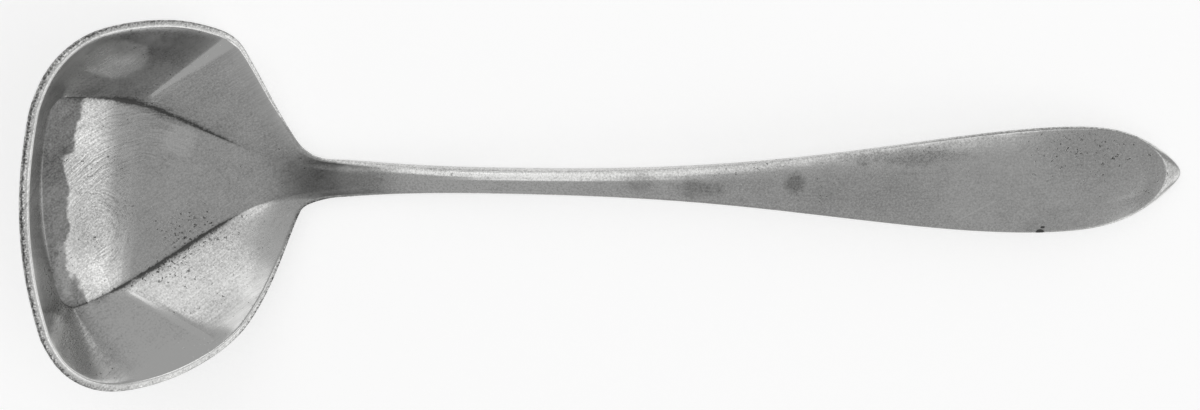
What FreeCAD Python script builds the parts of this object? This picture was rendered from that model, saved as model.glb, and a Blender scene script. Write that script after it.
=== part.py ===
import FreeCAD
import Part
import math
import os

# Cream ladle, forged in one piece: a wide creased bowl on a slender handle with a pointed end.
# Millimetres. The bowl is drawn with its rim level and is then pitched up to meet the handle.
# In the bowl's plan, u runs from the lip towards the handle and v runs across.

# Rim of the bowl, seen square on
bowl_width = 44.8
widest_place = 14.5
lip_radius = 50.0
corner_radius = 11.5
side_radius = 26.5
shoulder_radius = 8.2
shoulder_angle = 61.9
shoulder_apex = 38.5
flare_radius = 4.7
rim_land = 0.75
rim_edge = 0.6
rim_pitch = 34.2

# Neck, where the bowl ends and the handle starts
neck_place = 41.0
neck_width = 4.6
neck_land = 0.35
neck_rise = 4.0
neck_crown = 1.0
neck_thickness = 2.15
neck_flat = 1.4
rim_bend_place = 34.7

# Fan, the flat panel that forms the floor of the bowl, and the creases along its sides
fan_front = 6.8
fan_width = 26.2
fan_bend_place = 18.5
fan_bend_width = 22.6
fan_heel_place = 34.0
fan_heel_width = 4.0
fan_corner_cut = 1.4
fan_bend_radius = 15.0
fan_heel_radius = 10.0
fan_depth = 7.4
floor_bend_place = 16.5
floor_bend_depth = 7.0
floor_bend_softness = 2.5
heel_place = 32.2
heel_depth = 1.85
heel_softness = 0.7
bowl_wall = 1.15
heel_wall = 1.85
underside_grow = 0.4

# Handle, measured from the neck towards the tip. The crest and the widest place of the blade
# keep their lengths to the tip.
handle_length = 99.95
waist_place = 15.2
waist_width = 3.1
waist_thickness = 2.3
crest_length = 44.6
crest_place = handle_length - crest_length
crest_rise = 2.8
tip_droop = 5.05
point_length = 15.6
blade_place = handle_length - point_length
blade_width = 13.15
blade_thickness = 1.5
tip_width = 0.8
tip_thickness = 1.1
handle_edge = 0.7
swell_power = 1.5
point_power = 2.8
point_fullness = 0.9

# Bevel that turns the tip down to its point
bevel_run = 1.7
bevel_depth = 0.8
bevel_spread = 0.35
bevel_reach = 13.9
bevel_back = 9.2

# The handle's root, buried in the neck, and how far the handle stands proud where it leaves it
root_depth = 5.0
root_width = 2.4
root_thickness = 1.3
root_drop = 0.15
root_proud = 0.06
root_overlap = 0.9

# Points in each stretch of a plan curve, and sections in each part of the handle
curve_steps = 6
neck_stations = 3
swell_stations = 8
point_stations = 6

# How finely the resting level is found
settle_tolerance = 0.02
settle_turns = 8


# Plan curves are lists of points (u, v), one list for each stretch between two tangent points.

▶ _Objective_
Exactly repeat the lines above, from the opening line through the one with "# In the bowl's", and include nothing else.

▶ _Task solution_
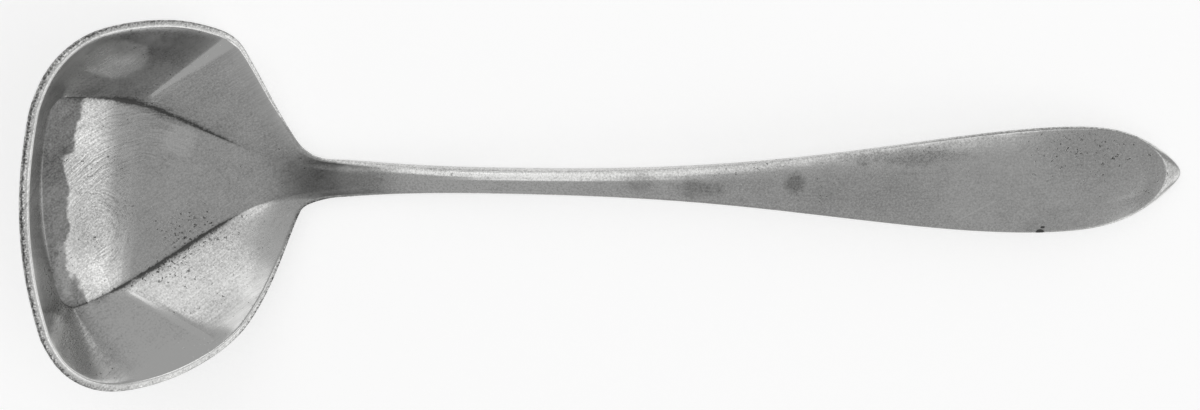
What FreeCAD Python script builds the parts of this object? This picture was rendered from that model, saved as model.glb, and a Blender scene script. Write that script after it.
=== part.py ===
import FreeCAD
import Part
import math
import os

# Cream ladle, forged in one piece: a wide creased bowl on a slender handle with a pointed end.
# Millimetres. The bowl is drawn with its rim level and is then pitched up to meet the handle.
# In the bowl's plan, u runs from the lip towards the handle and v runs across.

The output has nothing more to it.